The IMF has also raised serious reservations against the recently announced package (PKR 1800 billion) by the Finance Minister for agriculture sector and PKR 110 billion subsidies for concessional electricity to export-oriented sectors, which is a clear deviation and violation of the 7th and 8th reviews.  The IMF had asked for their reversals.  It has also asked for detailed expenditure and revenue figures, including for flood response up to 30th June 2023, when the programme ends. 

Meanwhile, IMF’s Resident Representative for Pakistan Esther Perez Ruiz has asked Pakistan to review monetary and exchange rate policies.  She went on to add that the country needs to fix multiple economic indicators and re-examine the targets for fiscal discipline and deficit control.

Although the political leadership has agreed in principle to take additional taxation measures, they want to implement them in such a way that there is no extra burden on the common man amid higher inflation and low growth trajectory.  These measures are politically volatile, hence no political party takes the responsibility. 

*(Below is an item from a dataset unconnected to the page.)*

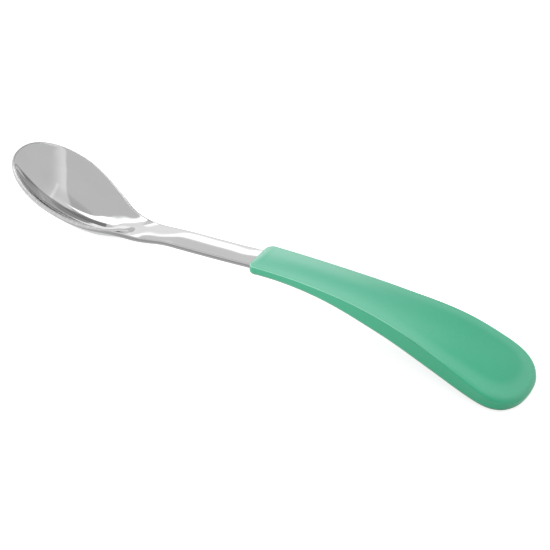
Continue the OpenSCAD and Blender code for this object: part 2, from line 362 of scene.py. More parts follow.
# %% Plan helpers
CORNER_ANGLE = math.radians(45)


def oval(pole_x, reach, half, fullness, angle):
    """A point on an oval end and its outward direction.

    Angle 0 is the end's middle, and the reach is negative where the end points to the bowl's tip.
    """
    along = abs(math.cos(angle)) ** (2 / fullness)
    across = abs(math.sin(angle)) ** (2 / fullness)
    out = Vector((along ** (fullness - 1) / reach, across ** (fullness - 1) / half))
    return Vector((pole_x + reach * along, half * across)), out.normalized()


def side(half, x):
    """A point on a long side and its outward direction."""
    step = 0.05 * MM
    slope = (half(x + step) - half(x - step)) / (2 * step)
    return Vector((x, half(x))), Vector((-slope, 1)).normalized()


def fill(border, row, last_row, column, columns):
    """A place inside an end, where border(row, column) gives the end's outer edge.

    Row 0 runs round the tip and last_row runs straight across.
    """
    u, v = row / last_row, column / columns
    tip, corner = border(0, 0), border(0, columns)
    side_end = border(last_row, columns)
    middle_end = Vector((side_end.x, 0))
    across = border(0, column) * (1 - u) + Vector((side_end.x, side_end.y * v)) * u
    along = (tip * (1 - u) + middle_end * u) * (1 - v) + border(row, columns) * v
    corners = ((tip * (1 - v) + corner * v) * (1 - u)
               + (middle_end * (1 - v) + side_end * v) * u)
    return across + along - corners


# %% [markdown]
# ## The steel
#
# On the real spoon the bowl, the stem and the tang inside the grip are one strip of sheet steel,
# cut to its outline and pressed. Its edge is ground round. A sphere could be squashed into a bowl,
# but the stem would have to be joined on, and a mirror finish shows such a joint. One sheet from
# tip to tang has none.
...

Islamabad had created a “credibility gap” with the IMF. Pakistan is asking for softening IMF conditions citing flood related damages and expenditure over-runs, instead of providing clear picture of the economy as well as its plan of action for reforms. Islamabad’s non-action is irritating the multilateral lender.  The IMF has communicated that it requires completion of all end-quarter performance criteria and targets.

With the Finance Ministry being unable to furnish tenable answers for the IMF to commence formal negotiations on the 9th review, it may delay release of fund from the IMF. This is in spite of Islamabad’s lobbying with the US & UK, China and others for release of funds.  The delay could compel the IMF and the Pak Government to combine the 9th and 10th reviews together.

Talks between Pakistan and the IMF are at a stalemate with global lender pushing Islamabad on policies and reforms needed to keep the bailout programmes target on track and complete the pending 9th review. As things stand now, with the EFF programme stalled again and plummeting dollars inflows till it is revived. Finance Minister Ishaq Dar has no choice but to roll back politically motivated subsidies and agree to all the IMF’s conditions.

The pace of economic reforms in Pakistan is slow and macro-economic parameters are fragile. All these affect Pakistan’s credit rating. Major foreign businesses operating across diversified sectors in the country have lost confidence in Pakistan’s economy. The overall Business Confidence Score (BCS) dropped to a negative 4% from a positive 17% in the previous survey conducted in March- April 2022. 

In the past six-months, the top three reasons for decline in business confidence were political instability, rupee devaluation and high fuel prices. High electricity cost and ineffective commercial and trade policies are the other reasons for the decline in business confidence.

Pakistan’s external debt servicing for FY 2023 stands at 60% of its exports, up from 12% in FY 2011.  External debt servicing as a percentage of exports and remittances increased to 35% in 2022 from 10% in 2011. Pakistan would need USD 33 billion in financing during FY 2023 and require USD 73 billion to return the loans of maturity within 3 years.

What is making investors extremely nervous is the lack of a roadmap for recovery.  Islamabad is hoping for billions of dollars from Saudi Arabia  and other friendly countries. Hope is neither a strategy nor a roadmap. But Pakistan needs a strategy and a roadmap to avert the crisis. However, the good news is that Pakistan has not defaulted on the payment of its external debt obligations so far. But the bad news is that it could not convince the IMF.  Pakistan averted default with the help of development partners, but this cannot be used frequently.